By the end of round $3$, the source vertices $s_1,s_2,s_3$ are blue as is the central vertex $v^{\ast }$. Once $v^{\ast }$ is blue, each uncolored vertex with a blue neighbor on the cycle becomes blue in the next round. First consider vertices $v$ with $s_1<v<s_2$. By construction, there are $2(k-3)$ such vertices, so each is distance at most $k-3$ from one of $s_1,s_2$ along the cycle. Since $s_1,s_2$ and $v^{\ast }$ are all blue by round 3, and there are $k$ rounds total, vertex $v$ will be blue after round $k$. The same is true for $s_2<v<s_3$.

Next consider vertices $v$ with $s_{j-1}<v<s_j$ for some $j$ with $4\le j\le m$. By construction, $s_j–s_{j-1}=1+(k-j+1)+(k-j)$, so there are there are $(k-j)+(k-(j-1))$ vertices strictly between $s_j$ and $s_{j-1}$ along the cycle.
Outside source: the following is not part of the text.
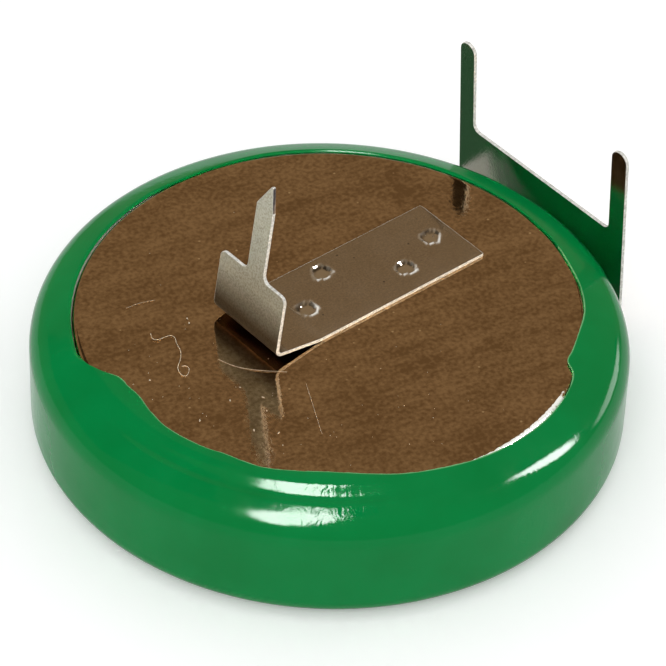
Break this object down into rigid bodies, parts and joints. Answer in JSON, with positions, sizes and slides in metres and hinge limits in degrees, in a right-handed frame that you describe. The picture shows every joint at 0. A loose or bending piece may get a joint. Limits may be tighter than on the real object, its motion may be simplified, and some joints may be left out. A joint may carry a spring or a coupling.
{
  "type": "lithium coin cell with solder tabs",
  "caption": "Flat round sealed cell in a shrunk plastic sleeve, with a folded tab welded to its cap and a wide two-pin tab from under its can.",
  "frame": {"origin": "on the cell's axis, at the outer face of the can's floor", "axes": "+Z along the cell's axis towards the negative cap and the pins' tips; +X along the tabs, from the negative pin to the plate with the two positive pins"},
  "size_m": [0.0253, 0.0248, 0.013],
  "materials": {
    "can_steel": "drawn nickel-plated steel, satin",
    "cap_steel": "smooth nickel-plated steel, semi-bright, with faint rolling streaks and dust",
    "tab_steel": "rolled nickel-plated strip, satin, with sheared edges",
    "sleeve_film": "glossy green shrink film",
    "seal_plastic": "natural polypropylene",
    "cathode_mix": "pressed black powder",
    "separator_felt": "non-woven felt",
    "lithium": "dull soft metal"
  },
  "bodies": {
    "root": {"positive_can": "can_steel", "negative_cap": "cap_steel", "seal": "seal_plastic", "cathode_collector": "can_steel", "cathode_pellet": "cathode_mix", "separator": "separator_felt", "lithium_anode": "lithium", "sleeve": "sleeve_film", "negative_tab": "tab_steel", "positive_tab": "tab_steel"}
  },
  "joints": []
}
The $k-j$ vertices closest to $s_j$ all turn blue by round $k$ since $s_j$ turns blue at round $j$ and there are $k-j$ rounds remaining. Similarly, the $k-(j-1)$ vertices closest to $s_{j-1}$ all turn blue by round $k$. Thus again, vertex $v$ will be blue after round $k$.

Finally, we consider the vertices $v$ with $s_m<v<n$. As before, the $k-3$ vertices closest to $s_1$ along the cycle are all blue after round $k$, so it suffices to consider $v$ with $s_m<v\le n-(k-3)$. Using our recursive formulas above, we can derive explicit formulas for the source vertices. In particular, $s_1=1,$ $s_2=2+2(k-3),$ $s_3=3+4(k-3),$ and $$\begin{array}{rl}{s}_m=& m+3(k-3)+(k-m)+2\sum _{i=3}^{m-1}(k-i)\\ =& 4k-9+2\sum _{i=3}^{m-1}k–2\sum _{i=3}^{m-1}i\\ =& 4k-9+2k(m-3)-(m+2)(m-3)\\ =& 2km–m^2+m-2k–3.\end{array}$$

Hence, $s_m+(k-m)=2km–m^2–k–3\ge n+6–k–3=n–(k-3)$. Since $s_m$ turns blue in round $m$ and there are $k-m$ rounds remaining, the vertices $v$ with $s_m<v\le n-(k-3)$ will all be blue after round $k$. Thus $s$ is a $2$-burning sequence for $W_n$ and $rd(s)\le k=\lceil \sqrt{n+6}\rceil$. Hence we have shown that when $v^{\ast }$ is not a source, the minimum number of rounds for all vertices of $W_n$ to turn blue is $\lceil \sqrt{n+6}\rceil$.

Combining the results of these cases, we conclude that $b_2(W_n)=min\{1+\lceil \sqrt{n}\rceil ,\lceil \sqrt{n+6}\rceil \}$. By inspection, $b_2(W_4)=3$, and it is not hard to show that $\lceil \sqrt{n+6}\rceil \le 1+\lceil \sqrt{n}\rceil$ for $n\ge 5$, completing the proof. 

Proof. Fix an integer $r$ and choose an integer $k\ge 5$ such that $2(k-1)>r^2$. Let $n=(k-1{)}^2-5$, so $n+6=(k-1{)}^2+1=k^2–2(k-1)$, and thus $\lceil \sqrt{n+6}\rceil =k$. By Theorem 3.3 we know that $b_2(W_n)=k$ and by Corollary 3.4 we know that $t_2(W_n)$ is the smallest integer $m\ge 3$ for which $m(2k-m)\ge n+6.$ Observe that for $j=k-r$ we have $$j(2k-j)=(k-r)(k+r)=k^2–r^2>k^2–2(k-1)=n+6.$$ Hence $m\le k-r$ and $b_2(W_n)–t_2(W_n)=k-m\ge r$ as desired.